ここから多くの仕上職人の育成と、技能継承の確立に成功。職人から職人へ、技術をつなぎながら、長い年月をかけて素材の研究開発を行ってまいりました。

歴史と共に重ねてきたこれらの実績と技術力が、今日のニチオンを造り、また最先端技術を要する研究機関との共同開発につながっているのです。これからも決して歩みを止めることはありません。

日本の外科技術を最大限活かすには、精巧な手術器械が不可欠。

精度の高い手術の実現には、外科医の手技に加え、精巧な手術器械が必要です。

どれだけ優れた技能を有した外科医だとしても、手術器械の性能がそれに伴わなければ、力を十分に発揮することはできません。

私たちは、外科医が最大限に技術力を発揮できるよう、現場の声を取り入れつつ、“精巧さ”にこだわった手術器械を提供しております。

その中の1つであるBJニードルは、臨床ニーズから低侵襲手技研究を進めて開発した補助鉗子です。3年以上にわたる臨床評価を通じて、体腔内縫合においてのパフォーマンスの高さ、腹膜の縫合閉鎖の際の持針器のレシーバーとしての有用性などが認められ、製品化に至りました。そしてその技術は今なお進化し続けています。

製造技術

凡そ100年前、日本耳鼻咽喉科学会との手技に必要な新しい手術器械器具を創出したところから、私たちの試作の歩みは始まりました。

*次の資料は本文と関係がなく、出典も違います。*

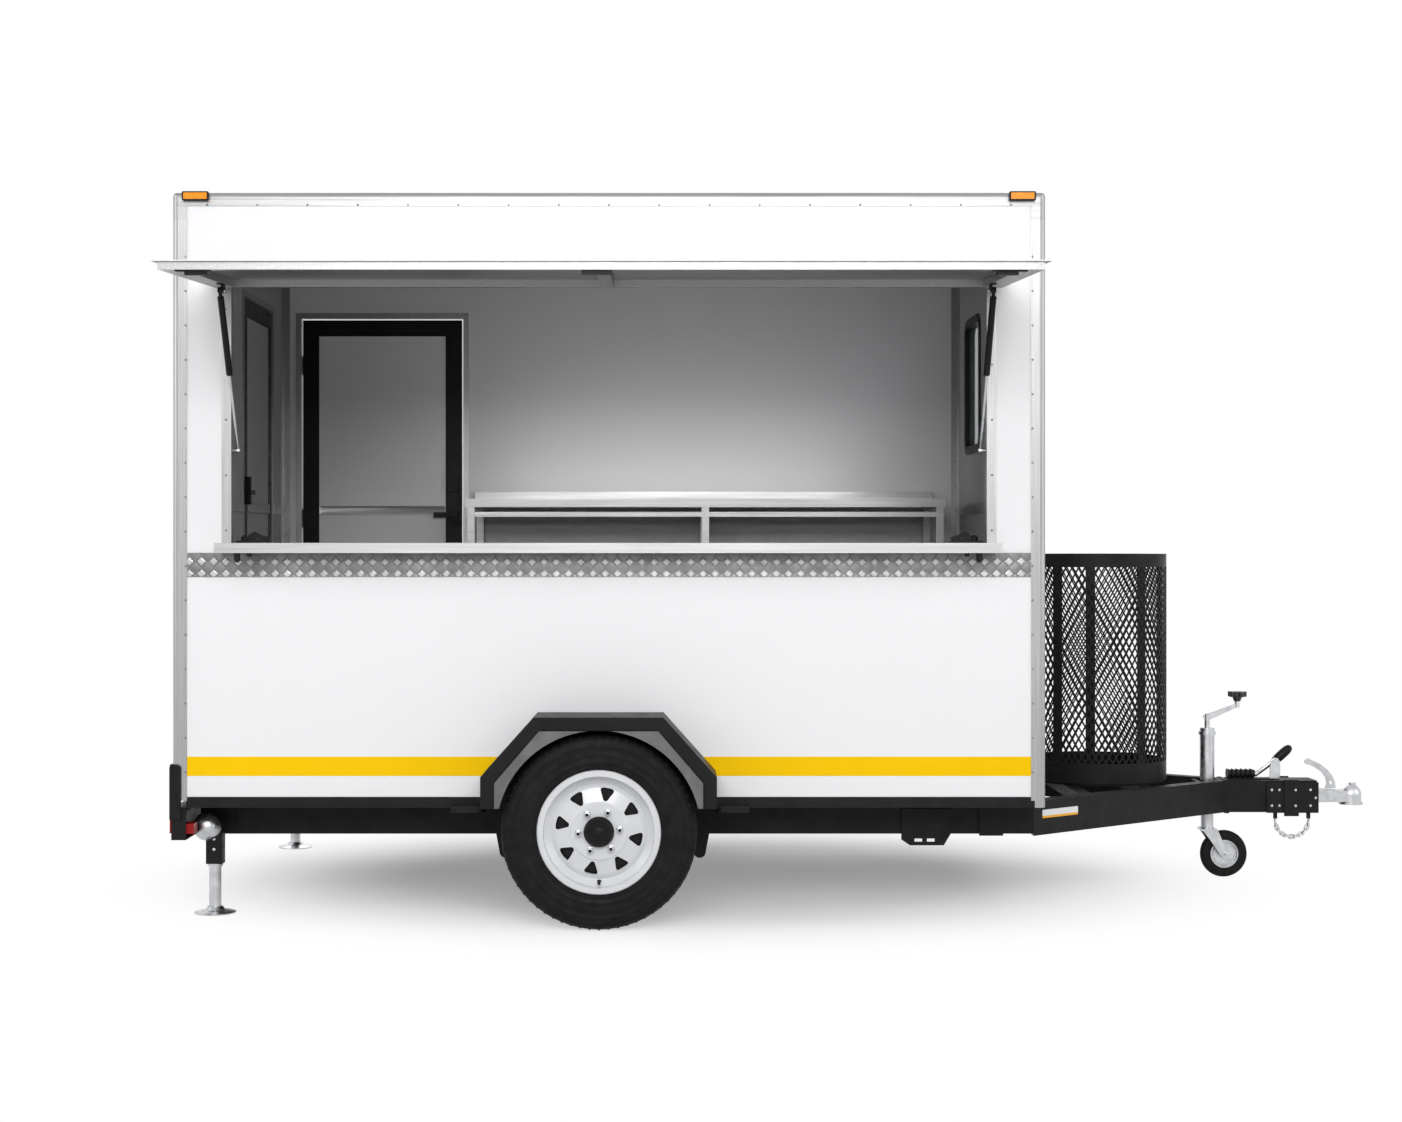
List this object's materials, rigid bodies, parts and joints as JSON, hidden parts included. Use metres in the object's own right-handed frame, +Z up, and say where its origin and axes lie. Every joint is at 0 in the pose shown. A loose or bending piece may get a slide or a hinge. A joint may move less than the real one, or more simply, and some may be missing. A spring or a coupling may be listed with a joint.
{
  "type": "food trailer",
  "caption": "Single-axle box trailer with a lifting serving hatch on gas struts, counter, doors, gas bottle cage, jockey wheel and rear legs.",
  "frame": {"origin": "on the ground under the middle of the axle", "axes": "+X forward along the drawbar, +Y to the left away from the serving hatch, +Z up"},
  "size_m": [4.427, 3.1607, 2.502],
  "materials": {
    "white_panel": "gloss",
    "aluminium": "satin",
    "tread_plate": "quilted",
    "yellow_stripe": "gloss",
    "black_steel": "satin",
    "fender_black": "matte",
    "grey_plate": "satin",
    "zinc_steel": "zinc plated",
    "black_plastic": "matte",
    "rim_paint": "gloss",
    "tyre": "matte",
    "amber_lens": "gloss",
    "red_lens": "gloss",
    "floor_board": "coated",
    "window_glass": "clear"
  },
  "bodies": {
    "root": {"chassis_frame": "black_steel", "drawbar": "black_steel", "floor": "floor_board", "serving_wall": "white_panel", "far_wall": "white_panel", "rear_wall": "white_panel", "front_wall": "white_panel", "roof": "white_panel", "corner_posts": "aluminium", "top_rails": "aluminium", "tread_strip": "tread_plate", "stripes": "yellow_stripe", "counter": "aluminium", "counter_latches": "black_plastic", "hatch_trim": "aluminium", "door_surrounds": "aluminium", "fenders": "fender_black", "arch_plates": "grey_plate", "axle": "black_steel", "leaf_springs": "black_steel", "rear_bar": "black_steel", "tail_lamps": "red_lens", "marker_lamps": "amber_lens", "gas_cage": "black_steel", "gas_cage_mesh": "black_steel", "jockey_stand": "zinc_steel", "coupling_head": "zinc_steel", "coupling_handle": "zinc_steel", "handbrake": "black_steel", "safety_chain": "zinc_steel", "work_table": "aluminium", "rub_rails": "aluminium", "window_frame": "black_plastic", "window_glass": "window_glass"},
    "hatch": {"hatch_skin": "white_panel", "hatch_frame": "aluminium", "hatch_hardware": "black_plastic"},
    "rear_strut_cylinder": {"strut_cylinder_rear": "black_plastic"},
    "rear_strut_rod": {"strut_rod_rear": "zinc_steel"},
    "front_strut_cylinder": {"strut_cylinder_front": "black_plastic"},
    "front_strut_rod": {"strut_rod_front": "zinc_steel"},
    "rear_door": {"rear_door_panel": "white_panel", "rear_door_frame": "black_plastic"},
    "side_door": {"side_door_panel": "white_panel", "side_door_frame": "black_plastic"},
    "wheel_right": {"wheel_rim_right": "rim_paint", "tyre_right": "tyre", "hub_cap_right": "black_plastic"},
    "wheel_left": {"wheel_rim_left": "rim_paint", "tyre_left": "tyre", "hub_cap_left": "black_plastic"},
    "jack_right": {"jack_hub_right": "black_steel", "jack_leg_right": "zinc_steel"},
    "jack_left": {"jack_hub_left": "black_steel", "jack_leg_left": "zinc_steel"},
    "jockey_leg": {"jockey_leg": "zinc_steel"},
    "jockey_fork": {"jockey_fork": "zinc_steel"},
    "jockey_wheel": {"jockey_tyre": "tyre", "jockey_hub": "zinc_steel"}
  },
  "joints": [
    {"name": "hatch_hinge", "type": "hinge", "parent": "root", "child": "hatch", "pos_m": [0.029, -1.034, 2.196], "axis": [1, 0, 0], "range_deg": [0, 87]},
    {"name": "rear_strut_swing", "type": "hinge", "parent": "hatch", "child": "rear_strut_cylinder", "pos_m": [-1.25, -1.28104, 2.13299], "axis": [1, 0, 0], "range_deg": [-115.1, 0]},
    {"name": "rear_strut_slide", "type": "slide", "parent": "rear_strut_cylinder", "child": "rear_strut_rod", "axis": [0, 0.5228, -0.8525], "range_m": [-0.276, 0]},
    {"name": "front_strut_swing", "type": "hinge", "parent": "hatch", "child": "front_strut_cylinder", "pos_m": [1.308, -1.28104, 2.13299], "axis": [1, 0, 0], "range_deg": [-115.1, 0]},
    {"name": "front_strut_slide", "type": "slide", "parent": "front_strut_cylinder", "child": "front_strut_rod", "axis": [0, 0.5228, -0.8525], "range_m": [-0.276, 0]},
    {"name": "rear_door_hinge", "type": "hinge", "parent": "root", "child": "rear_door", "pos_m": [-1.48, 0.707, 1.3], "axis": [0, 0, -1], "range_deg": [0, 110]},
    {"name": "side_door_hinge", "type": "hinge", "parent": "root", "child": "side_door", "pos_m": [-1.35, 1.009, 1.3], "axis": [0, 0, 1], "range_deg": [0, 110]},
    {"name": "wheel_right_spin", "type": "hinge", "parent": "root", "child": "wheel_right", "pos_m": [0, -1.1145, 0.33], "axis": [0, 1, 0], "continuous": true},
    {"name": "wheel_left_spin", "type": "hinge", "parent": "root", "child": "wheel_left", "pos_m": [0, 1.1145, 0.33], "axis": [0, 1, 0], "continuous": true},
    {"name": "jack_right_swing", "type": "hinge", "parent": "root", "child": "jack_right", "pos_m": [-1.38, -0.832, 0.306], "axis": [0, -1, 0], "range_deg": [0, 90]},
    {"name": "jack_left_swing", "type": "hinge", "parent": "root", "child": "jack_left", "pos_m": [-1.38, 0.832, 0.306], "axis": [0, -1, 0], "range_deg": [0, 90]},
    {"name": "jockey_wind", "type": "slide", "parent": "root", "child": "jockey_leg", "axis": [0, 0, 1], "range_m": [-0.09, 0.06]},
    {"name": "jockey_swivel", "type": "hinge", "parent": "jockey_leg", "child": "jockey_fork", "pos_m": [2.33, 0, 0.19], "axis": [0, 0, 1], "continuous": true},
    {"name": "jockey_wheel_spin", "type": "hinge", "parent": "jockey_fork", "child": "jockey_wheel", "pos_m": [2.393, 0, 0.091], "axis": [0, 1, 0], "continuous": true}
  ],
  "couplings": [
    {"joint": "rear_strut_swing", "follows": "hatch_hinge", "ratio": -1.3224},
    {"joint": "rear_strut_slide", "follows": "hatch_hinge", "m_per_rad": -0.18167},
    {"joint": "front_strut_swing", "follows": "hatch_hinge", "ratio": -1.3224},
    {"joint": "front_strut_slide", "follows": "hatch_hinge", "m_per_rad": -0.18167}
  ]
}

1911年に、帝国医科大学などから開発依頼を受け、耳鼻咽喉科手術器械器具を試作。

これが日本初となる管状器機製作のきっかけとなり、昭和10年以降には耳鼻咽喉科領域以外でも、多岐にわたって手術器械・器具の試作を手掛けるようになりました。現在では内視鏡関連製品はもとより、日々革新的な手術器械の設計や試作開発に取り組んでおります。

 

音叉

社名の由来であるNIPPON-ONSAを1937年より半世紀以上にわたり作り続けています。ニチオンブランドの音叉はひとつひとつ、職人たちの手作業によって作り出されており、技術に裏打ちされた確かな性能で医療・教育・校正・音楽と幅広い分野の皆様にご愛用頂いております。